The second season was played after a hiatus of three years in a double round-robin format with teams playing home and away. The top 10 teams from the 2013-14 A-Division League were joined by four teams from outside the Kathmandu Valley. Sankata BSC pulled out of the tournament and Machhindra, Himalayan Sherpa Club, Saraswati Youth Club and Friends Club were banned by ANFA and the league was played by nine teams. The 2015 season of the League was heavily affected by the April 2015 Nepal earthquake, with play being suspended for several months. Three Star Club won the league winning their first National League title.

The third season of the National League was scheduled to be played in April 2020 but was postponed due to the COVID-19 pandemic.

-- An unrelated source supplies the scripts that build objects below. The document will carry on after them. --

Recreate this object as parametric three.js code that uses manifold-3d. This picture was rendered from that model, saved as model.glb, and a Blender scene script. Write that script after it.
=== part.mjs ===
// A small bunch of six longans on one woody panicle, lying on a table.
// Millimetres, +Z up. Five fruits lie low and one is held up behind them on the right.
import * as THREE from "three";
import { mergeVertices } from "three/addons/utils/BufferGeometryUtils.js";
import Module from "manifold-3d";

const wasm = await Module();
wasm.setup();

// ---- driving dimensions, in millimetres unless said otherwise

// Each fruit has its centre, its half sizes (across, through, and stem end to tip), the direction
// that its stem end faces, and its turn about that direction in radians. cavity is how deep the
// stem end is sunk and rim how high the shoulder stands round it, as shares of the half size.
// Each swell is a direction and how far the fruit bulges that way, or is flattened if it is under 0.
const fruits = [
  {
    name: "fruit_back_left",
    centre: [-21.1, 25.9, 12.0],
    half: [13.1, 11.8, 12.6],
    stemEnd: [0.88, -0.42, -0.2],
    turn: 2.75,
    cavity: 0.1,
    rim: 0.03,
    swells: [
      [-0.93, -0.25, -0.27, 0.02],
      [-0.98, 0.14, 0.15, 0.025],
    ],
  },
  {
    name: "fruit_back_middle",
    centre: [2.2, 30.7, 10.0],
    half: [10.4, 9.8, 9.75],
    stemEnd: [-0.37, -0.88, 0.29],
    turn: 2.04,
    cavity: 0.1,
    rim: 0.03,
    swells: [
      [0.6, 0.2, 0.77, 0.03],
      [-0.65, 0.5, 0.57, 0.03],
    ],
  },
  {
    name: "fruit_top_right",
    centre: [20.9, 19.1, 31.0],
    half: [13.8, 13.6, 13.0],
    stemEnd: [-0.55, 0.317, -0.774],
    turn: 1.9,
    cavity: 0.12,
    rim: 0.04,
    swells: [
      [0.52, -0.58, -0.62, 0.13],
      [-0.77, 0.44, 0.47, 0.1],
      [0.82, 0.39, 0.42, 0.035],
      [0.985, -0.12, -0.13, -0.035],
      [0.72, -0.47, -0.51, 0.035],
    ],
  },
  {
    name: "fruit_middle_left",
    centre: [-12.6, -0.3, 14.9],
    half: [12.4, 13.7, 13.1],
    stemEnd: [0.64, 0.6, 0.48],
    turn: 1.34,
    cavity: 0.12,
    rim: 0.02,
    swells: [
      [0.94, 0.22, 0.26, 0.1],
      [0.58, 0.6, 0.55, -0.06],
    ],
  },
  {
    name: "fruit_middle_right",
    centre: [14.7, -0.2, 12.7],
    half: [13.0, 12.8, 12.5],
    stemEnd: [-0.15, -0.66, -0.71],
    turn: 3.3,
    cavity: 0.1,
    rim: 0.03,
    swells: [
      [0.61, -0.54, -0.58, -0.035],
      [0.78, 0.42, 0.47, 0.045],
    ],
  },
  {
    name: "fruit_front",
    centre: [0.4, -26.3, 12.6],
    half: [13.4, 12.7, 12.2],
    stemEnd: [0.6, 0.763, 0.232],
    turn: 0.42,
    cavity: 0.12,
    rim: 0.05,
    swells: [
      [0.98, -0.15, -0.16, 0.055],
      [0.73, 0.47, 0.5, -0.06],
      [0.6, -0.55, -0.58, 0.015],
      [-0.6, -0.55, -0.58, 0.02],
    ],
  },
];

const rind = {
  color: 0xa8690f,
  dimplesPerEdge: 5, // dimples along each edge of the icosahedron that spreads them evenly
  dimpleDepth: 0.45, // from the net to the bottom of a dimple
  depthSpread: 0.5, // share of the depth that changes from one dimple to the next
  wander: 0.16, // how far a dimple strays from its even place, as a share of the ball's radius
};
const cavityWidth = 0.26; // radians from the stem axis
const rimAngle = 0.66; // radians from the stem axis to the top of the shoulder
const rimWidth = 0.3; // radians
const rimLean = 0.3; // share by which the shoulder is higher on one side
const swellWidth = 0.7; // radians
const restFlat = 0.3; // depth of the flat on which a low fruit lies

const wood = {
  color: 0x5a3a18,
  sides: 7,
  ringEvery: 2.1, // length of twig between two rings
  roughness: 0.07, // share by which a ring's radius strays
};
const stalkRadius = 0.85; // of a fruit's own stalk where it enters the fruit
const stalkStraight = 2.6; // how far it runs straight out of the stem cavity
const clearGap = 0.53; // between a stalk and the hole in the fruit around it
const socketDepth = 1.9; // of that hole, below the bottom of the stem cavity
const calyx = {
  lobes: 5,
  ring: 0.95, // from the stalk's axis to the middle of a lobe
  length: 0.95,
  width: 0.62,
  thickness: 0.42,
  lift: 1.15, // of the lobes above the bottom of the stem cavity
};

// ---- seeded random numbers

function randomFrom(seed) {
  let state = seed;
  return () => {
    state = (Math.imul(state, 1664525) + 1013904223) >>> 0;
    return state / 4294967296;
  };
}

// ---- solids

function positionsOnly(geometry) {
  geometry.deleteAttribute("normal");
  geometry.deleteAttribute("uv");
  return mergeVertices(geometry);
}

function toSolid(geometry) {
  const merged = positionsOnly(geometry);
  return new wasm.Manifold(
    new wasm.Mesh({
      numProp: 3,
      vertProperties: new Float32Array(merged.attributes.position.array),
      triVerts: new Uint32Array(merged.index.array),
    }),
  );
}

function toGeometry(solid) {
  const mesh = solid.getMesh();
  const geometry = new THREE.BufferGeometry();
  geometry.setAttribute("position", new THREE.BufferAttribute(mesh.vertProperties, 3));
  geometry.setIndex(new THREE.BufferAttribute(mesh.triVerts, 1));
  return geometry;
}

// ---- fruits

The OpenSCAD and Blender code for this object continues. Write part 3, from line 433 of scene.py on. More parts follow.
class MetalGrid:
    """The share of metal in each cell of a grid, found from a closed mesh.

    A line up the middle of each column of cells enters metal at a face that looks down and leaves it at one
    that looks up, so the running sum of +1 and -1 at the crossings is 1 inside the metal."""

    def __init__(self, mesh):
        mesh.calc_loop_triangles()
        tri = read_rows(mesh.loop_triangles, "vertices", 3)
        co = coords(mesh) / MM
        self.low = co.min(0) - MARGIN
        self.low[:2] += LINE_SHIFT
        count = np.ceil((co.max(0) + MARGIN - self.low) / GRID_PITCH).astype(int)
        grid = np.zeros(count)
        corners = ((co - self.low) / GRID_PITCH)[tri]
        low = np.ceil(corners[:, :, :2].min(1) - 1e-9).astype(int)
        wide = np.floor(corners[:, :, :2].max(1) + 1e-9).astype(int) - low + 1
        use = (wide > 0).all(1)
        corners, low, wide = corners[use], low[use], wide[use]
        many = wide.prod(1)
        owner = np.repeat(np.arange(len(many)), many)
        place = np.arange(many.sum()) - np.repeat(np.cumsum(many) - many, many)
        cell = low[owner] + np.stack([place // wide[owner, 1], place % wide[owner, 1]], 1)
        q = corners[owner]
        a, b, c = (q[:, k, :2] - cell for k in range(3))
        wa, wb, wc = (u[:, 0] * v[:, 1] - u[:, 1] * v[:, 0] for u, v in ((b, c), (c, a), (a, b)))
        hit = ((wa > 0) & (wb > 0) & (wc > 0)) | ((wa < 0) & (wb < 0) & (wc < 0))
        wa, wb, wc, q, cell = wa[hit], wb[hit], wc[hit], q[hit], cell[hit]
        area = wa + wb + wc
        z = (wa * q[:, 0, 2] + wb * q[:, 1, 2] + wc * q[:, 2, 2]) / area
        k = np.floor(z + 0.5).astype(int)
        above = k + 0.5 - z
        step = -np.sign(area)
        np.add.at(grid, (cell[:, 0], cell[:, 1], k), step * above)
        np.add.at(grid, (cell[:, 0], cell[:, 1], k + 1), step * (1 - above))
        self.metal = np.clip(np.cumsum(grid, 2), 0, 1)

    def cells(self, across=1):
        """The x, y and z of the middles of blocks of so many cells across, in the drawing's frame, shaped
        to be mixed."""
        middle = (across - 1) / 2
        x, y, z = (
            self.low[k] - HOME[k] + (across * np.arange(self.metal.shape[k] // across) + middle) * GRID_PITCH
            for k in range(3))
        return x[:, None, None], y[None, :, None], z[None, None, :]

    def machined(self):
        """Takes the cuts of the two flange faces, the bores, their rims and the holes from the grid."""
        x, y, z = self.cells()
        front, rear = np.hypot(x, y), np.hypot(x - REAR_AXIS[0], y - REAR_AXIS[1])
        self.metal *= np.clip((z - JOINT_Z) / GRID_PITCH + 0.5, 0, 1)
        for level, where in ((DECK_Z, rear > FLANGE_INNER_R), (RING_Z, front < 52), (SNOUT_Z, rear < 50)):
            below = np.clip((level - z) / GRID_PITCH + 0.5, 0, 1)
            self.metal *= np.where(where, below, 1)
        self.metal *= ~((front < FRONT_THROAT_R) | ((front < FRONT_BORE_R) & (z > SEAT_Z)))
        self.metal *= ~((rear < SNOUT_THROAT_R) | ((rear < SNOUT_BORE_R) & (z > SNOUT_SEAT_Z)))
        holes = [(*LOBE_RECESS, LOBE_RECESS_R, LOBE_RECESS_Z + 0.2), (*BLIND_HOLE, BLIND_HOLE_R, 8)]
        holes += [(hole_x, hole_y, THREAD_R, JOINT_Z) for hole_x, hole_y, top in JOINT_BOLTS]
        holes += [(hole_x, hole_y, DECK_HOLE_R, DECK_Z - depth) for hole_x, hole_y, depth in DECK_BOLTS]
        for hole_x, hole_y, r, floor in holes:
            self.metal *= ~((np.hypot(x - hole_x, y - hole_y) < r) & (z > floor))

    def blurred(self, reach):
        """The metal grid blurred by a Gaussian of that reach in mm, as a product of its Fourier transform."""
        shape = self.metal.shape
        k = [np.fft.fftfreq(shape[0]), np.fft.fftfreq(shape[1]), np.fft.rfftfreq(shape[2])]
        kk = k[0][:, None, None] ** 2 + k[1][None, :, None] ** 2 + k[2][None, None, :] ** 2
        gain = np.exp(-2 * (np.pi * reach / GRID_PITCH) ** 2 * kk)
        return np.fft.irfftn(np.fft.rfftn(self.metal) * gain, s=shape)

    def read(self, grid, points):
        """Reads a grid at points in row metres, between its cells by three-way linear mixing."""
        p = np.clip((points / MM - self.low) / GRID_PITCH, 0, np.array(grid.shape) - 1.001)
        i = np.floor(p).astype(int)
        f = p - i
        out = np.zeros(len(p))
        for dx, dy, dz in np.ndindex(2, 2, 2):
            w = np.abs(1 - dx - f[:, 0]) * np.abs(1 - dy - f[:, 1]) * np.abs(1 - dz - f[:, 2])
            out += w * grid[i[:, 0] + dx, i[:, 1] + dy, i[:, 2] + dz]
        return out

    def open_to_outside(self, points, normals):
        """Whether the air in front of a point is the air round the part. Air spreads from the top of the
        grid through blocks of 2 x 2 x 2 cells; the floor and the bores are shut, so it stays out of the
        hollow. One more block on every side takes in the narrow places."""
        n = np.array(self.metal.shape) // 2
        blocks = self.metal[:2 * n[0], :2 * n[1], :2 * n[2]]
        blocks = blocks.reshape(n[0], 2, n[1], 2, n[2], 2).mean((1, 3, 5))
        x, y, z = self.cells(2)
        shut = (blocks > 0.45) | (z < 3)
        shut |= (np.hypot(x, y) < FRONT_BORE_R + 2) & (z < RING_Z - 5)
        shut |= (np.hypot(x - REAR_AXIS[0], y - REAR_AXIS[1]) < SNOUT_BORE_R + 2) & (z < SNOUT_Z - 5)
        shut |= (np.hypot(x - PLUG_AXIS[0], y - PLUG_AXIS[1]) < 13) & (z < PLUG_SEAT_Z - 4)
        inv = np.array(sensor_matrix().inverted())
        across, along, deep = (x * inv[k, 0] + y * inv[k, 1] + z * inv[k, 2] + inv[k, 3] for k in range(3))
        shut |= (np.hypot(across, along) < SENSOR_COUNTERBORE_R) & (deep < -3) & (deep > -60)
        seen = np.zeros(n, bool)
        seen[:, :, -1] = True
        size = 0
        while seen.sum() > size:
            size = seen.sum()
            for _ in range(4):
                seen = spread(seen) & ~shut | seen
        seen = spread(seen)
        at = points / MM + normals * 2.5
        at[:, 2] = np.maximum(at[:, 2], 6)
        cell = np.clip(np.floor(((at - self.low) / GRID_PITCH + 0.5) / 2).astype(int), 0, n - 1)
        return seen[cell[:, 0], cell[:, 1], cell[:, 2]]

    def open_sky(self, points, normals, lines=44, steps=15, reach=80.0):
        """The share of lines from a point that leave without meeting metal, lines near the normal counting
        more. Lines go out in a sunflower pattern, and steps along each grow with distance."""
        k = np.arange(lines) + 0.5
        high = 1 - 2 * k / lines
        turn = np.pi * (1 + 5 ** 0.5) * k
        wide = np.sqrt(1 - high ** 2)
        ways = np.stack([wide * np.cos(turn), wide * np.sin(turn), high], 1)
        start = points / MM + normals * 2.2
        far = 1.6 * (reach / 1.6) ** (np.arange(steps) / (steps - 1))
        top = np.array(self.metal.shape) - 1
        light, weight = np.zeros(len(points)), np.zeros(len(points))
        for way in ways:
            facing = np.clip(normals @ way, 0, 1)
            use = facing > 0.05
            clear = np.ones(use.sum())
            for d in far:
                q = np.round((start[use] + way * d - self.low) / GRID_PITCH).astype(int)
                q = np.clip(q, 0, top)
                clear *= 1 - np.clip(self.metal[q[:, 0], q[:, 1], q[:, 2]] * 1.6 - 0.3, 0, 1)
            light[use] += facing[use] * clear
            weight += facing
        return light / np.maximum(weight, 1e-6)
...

The top six teams from the 2019-20 A-Division League will be joined by the top four teams from the ANFA President's League in the ten team league.

== Current clubs ==

| Club | City | Province | Qualification |
| APF FC | Kathmandu (Hallchowk) | Bagmati | Current A Division Clubs |
| Church Boys United | Lalitpur (Balkumari) |
| Friends Club | Lalitpur (Kupondole) |
| Jawalakhel Youth Club | Lalitpur (Jawalakhel) |
| Machhindra FC | Kathmandu (Jana bahal) |
| Manang Marshyangdi Club | Kathmandu (Swyambhu) |
| Nepal Police Club | Kathmandu (Maharajgunj) |
| New Road Team | Kathmandu (New Road) |
| Planning Boyz United | Budhanilkantha (Kapan) |
| Sankata FC | Kathmandu (Te Bahal) |
| Satdobato YC | Lalitpur (Satdobato) |
| Shree Bhagwati Club | Tokha |
| Tribhuwan Army F.C. | Kathmandu (Bhadrakali) |
| Chitlang FC | Kathmandu | 2nd in 2025 ANFA President League |
| Kakrebihar YC | Birendranagar | Karnali | 4th in 2025 ANFA President League |
| Laligurans AFC | Pokhara | Gandaki | 1st in 2025 ANFA President League |
| Nawa Janajagriti YC | Simara | Madhesh | 3rd in 2025 ANFA President League |

== Former clubs ==

| Club | Location | Season(s) |
| Himalayan Sherpa Club | Kathmandu | 2011–12 |
Ranipokhari Corner Team
| Mitra Milan Club | Dharan, Sunsari |
| Sangam Club | Pokhara, Kaski |
| Far Western FC | Dhangadhi, Kailali | 2015 |
| Jhapa XI | Birtamod, Jhapa |
| Lumbini F.C. | Butwal, Rupandehi |
| Morang XI | Biratnagar, Morang |
| Three Star Club | Kathmandu |

=== Champions ===

| Season | Champions | Ref. |
|---|---|---|
| 2011–12 | Nepal Police Club |  |
| 2015 | Three Star Club |  |
| 2026 | Abandoned due to the ANFA-NSC crisis and FIFA suspension |  |

=== National League clubs in Asia ===

| Season | AFC President's Cup | Position | AFC Cup | Position |
|---|---|---|---|---|
| 2012 | Nepal Police Club | 3rd in Group Stage | Did not qualify |  |
| 2017 | Competition disbanded |  | Three Star Club | 1st in Qualifying Round^{[a]} |

The All Nepal Football Association failed to register Three Star Club by the competition deadline for the qualifying play-offs.

== Lower levels ==
In its initial season, the Nepal National League also hosted a second division, 2012 B-Division National League made up with the 2011 Martyr's Memorial B-Division League top six, and two clubs qualified through a separate tournament.

=== Third tier ===
The 2012 C-Division National League made up with the 2011 Martyr's Memorial C-Division League top four, and two clubs qualified through a separate tournament.